Whether the buyback creates value reduces to one condition, and it is the report's through-line. If the cash flow proves durable, then repurchasing shares at $142 — well below every price paid since 2021, and against a business earning ~27% on capital — is straightforwardly accretive, and the more the company buys the more each remaining share is worth. If instead the contract-value stall and sub-100% wallet retention mark structural erosion, then management has used cash flow, and some borrowing, to concentrate ownership of a shrinking earnings base — buying more of an asset that is worth less. The buyback amplifies whichever way the franchise resolves; it does not decide it.
Across 2020–2025 Gartner spent about $6.2 billion on buybacks against roughly $6.7 billion of free cash flow, ending the period with net debt essentially unchanged near $1.26 billion. The program is cash-funded across the cycle and has cut the share count nearly a quarter — but every tranche since 2021 was bought above today's price, so its value now depends entirely on whether the cash flow holds.

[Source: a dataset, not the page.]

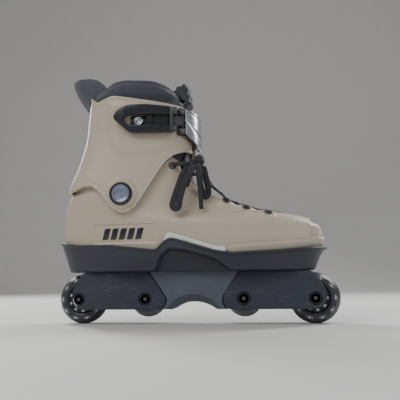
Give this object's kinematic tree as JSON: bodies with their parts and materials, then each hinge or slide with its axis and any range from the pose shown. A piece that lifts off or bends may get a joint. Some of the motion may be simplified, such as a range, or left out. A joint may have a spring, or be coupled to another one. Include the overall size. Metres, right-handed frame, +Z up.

What would change the read is observable and cheap to monitor: the pace and average price of repurchases disclosed each quarter in Item 5, the trajectory of contract value and wallet retention that determines whether the earnings base is stable, and any move to slow buybacks or add debt to sustain them. A management that keeps buying heavily at these prices is signalling conviction in the cash flow; a sharp pullback would signal the opposite.